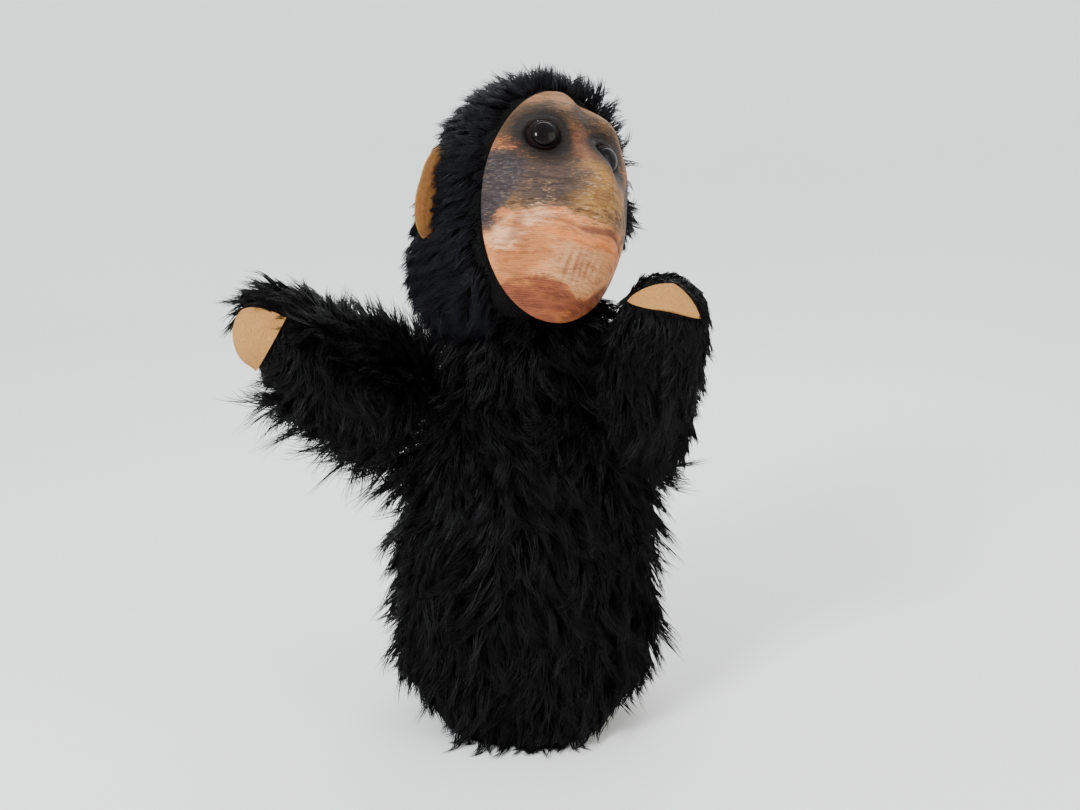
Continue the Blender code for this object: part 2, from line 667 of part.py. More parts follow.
# ---------------------------------------------------------------- the whole puppet
def main():
    clear_scene()
    materials = {name: make_material(name) for name in PALETTE}
    glove = make_empty("glove_body", FRAME_SHIFT)
    neck_base = make_empty("neck_base_body", NECK + FRAME_SHIFT, parent=glove)
    neck = make_empty("neck_body", NECK + FRAME_SHIFT, parent=neck_base)
    head = make_empty("head_body", NECK + FRAME_SHIFT, parent=neck)
    make_glove(glove, materials)
    make_neck(neck_base, neck, materials)
    place = head_place()
    make_hood(place, head, materials)
    make_stuffing(place, head, materials)
    make_face(place, head, materials)
    make_ear("left", 1.0, LEFT_EAR_SWEEP, place, head, materials)
    make_ear("right", -1.0, RIGHT_EAR_SWEEP, place, head, materials)
    arms = (("left", LEFT_SHOULDER, LEFT_ARM_DIRECTION, LEFT_PALM_FACES, LEFT_PALM_SEAM),
            ("right", RIGHT_SHOULDER, RIGHT_ARM_DIRECTION, RIGHT_PALM_FACES, RIGHT_PALM_SEAM))
    for name, shoulder, direction, palm_faces, seam in arms:
        shoulder_body = make_empty(f"{name}_shoulder_body", shoulder + FRAME_SHIFT, parent=glove)
        arm_body = make_empty(f"{name}_arm_body", shoulder + FRAME_SHIFT, parent=shoulder_body)
        make_arm(name, shoulder, direction, palm_faces, seam, shoulder_body, arm_body, materials)


main()
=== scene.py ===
"""Looks of the chimpanzee glove puppet: fur cloth with loose hair, a padded printed face, felt trimmings.

Every length is in metres. Body axes: +Z up, the puppet's front faces -Y and its left is +X.
Head axes: +X the puppet's left, +Z the crown, -Y forward.
"""

import json
import math

import bmesh
import bpy
import numpy as np
from mathutils import Matrix, Vector, noise


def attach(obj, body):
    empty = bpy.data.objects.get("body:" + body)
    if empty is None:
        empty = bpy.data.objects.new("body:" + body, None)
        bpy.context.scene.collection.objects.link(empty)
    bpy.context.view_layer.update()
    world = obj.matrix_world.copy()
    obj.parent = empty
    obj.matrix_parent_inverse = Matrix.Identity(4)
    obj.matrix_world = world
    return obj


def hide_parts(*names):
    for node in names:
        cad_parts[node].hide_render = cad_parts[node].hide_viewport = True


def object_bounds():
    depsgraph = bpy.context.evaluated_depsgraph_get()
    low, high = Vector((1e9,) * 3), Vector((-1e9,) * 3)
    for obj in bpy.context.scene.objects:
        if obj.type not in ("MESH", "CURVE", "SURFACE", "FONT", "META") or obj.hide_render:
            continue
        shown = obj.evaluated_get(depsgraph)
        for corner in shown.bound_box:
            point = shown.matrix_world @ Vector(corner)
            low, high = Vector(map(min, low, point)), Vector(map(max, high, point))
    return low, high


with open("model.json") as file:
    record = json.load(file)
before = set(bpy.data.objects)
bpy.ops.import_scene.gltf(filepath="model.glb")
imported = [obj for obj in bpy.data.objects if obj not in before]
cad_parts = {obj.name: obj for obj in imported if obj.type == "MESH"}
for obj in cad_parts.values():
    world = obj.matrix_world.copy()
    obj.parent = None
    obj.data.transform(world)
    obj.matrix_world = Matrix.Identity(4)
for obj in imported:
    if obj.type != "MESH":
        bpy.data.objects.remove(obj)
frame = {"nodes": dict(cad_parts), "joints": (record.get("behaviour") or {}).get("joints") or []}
cad_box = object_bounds()
noise.seed_set(7)                # vector noise would otherwise start from the clock

# ---------------------------------------------------------------- places, from the frame
JOINT = {joint["name"]: Vector(joint["pos_m"]) for joint in frame["joints"]}
NECK = JOINT["head_nod"]
SHOULDER = {"left": JOINT["left_arm_raise"], "right": JOINT["right_arm_raise"]}
ARM_DIRECTION = {"left": Vector((0.150, -0.540, 0.828)), "right": Vector((-0.860, -0.100, 0.500))}
PALM_FACES = {"left": Vector((0.0, -1.0, 0.15)), "right": Vector((-0.2, -1.0, 0.0))}
SIDES = {"left": 1.0, "right": -1.0}
UP = np.array((0.0, 0.0, 1.0))
LEVEL = np.array((1.0, 1.0, 0.0))

# Head: its centre from the neck joint, and how it is turned, in degrees
HEAD_RISE = Vector((0.0, 0.002, 0.069))
HEAD_TURN, HEAD_LEAN, HEAD_LIFT = 28.0, 15.0, 19.0
HOOD_HALF = Vector((0.0425, 0.0455, 0.0540))
HOOD_FULLNESS = 0.80
HOOD_TAPER = 0.12

# Glove: height, half width, half depth
GLOVE_RINGS = np.array((
    (0.000, 0.0575, 0.0450),
    (0.030, 0.0582, 0.0445),
    (0.065, 0.0572, 0.0430),
    (0.100, 0.0560, 0.0410),
    (0.125, 0.0530, 0.0385),
    (0.142, 0.0465, 0.0350),
    (0.155, 0.0360, 0.0300),
    (0.164, 0.0270, 0.0250),
    (0.170, 0.0190, 0.0190),
))
GLOVE_TOP = GLOVE_RINGS[-1, 0]
HEM_CLEARANCE = 0.0012
HEM_SIDE_LIFT, HEM_LEVEL_SHARE, HEM_RISE_TOP = 0.0180, 0.34, 0.0650
CLOTH = 0.0016                   # woven backing of the fur cloth
PILE_ROOT = 0.0045               # depth of the backing under the CAD model's surface
HOLE_RADIUS = 0.0225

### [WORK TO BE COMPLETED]
The lines to be given again exactly are those from the one containing "shoulder + FRAME_SHIFT, parent=shoulder_body)" up to and including the one containing "if empty is".

### [EXERCISE ANSWER]
        arm_body = make_empty(f"{name}_arm_body", shoulder + FRAME_SHIFT, parent=shoulder_body)
        make_arm(name, shoulder, direction, palm_faces, seam, shoulder_body, arm_body, materials)


main()
=== scene.py ===
"""Looks of the chimpanzee glove puppet: fur cloth with loose hair, a padded printed face, felt trimmings.

Every length is in metres. Body axes: +Z up, the puppet's front faces -Y and its left is +X.
Head axes: +X the puppet's left, +Z the crown, -Y forward.
"""

import json
import math

import bmesh
import bpy
import numpy as np
from mathutils import Matrix, Vector, noise


def attach(obj, body):
    empty = bpy.data.objects.get("body:" + body)
    if empty is None:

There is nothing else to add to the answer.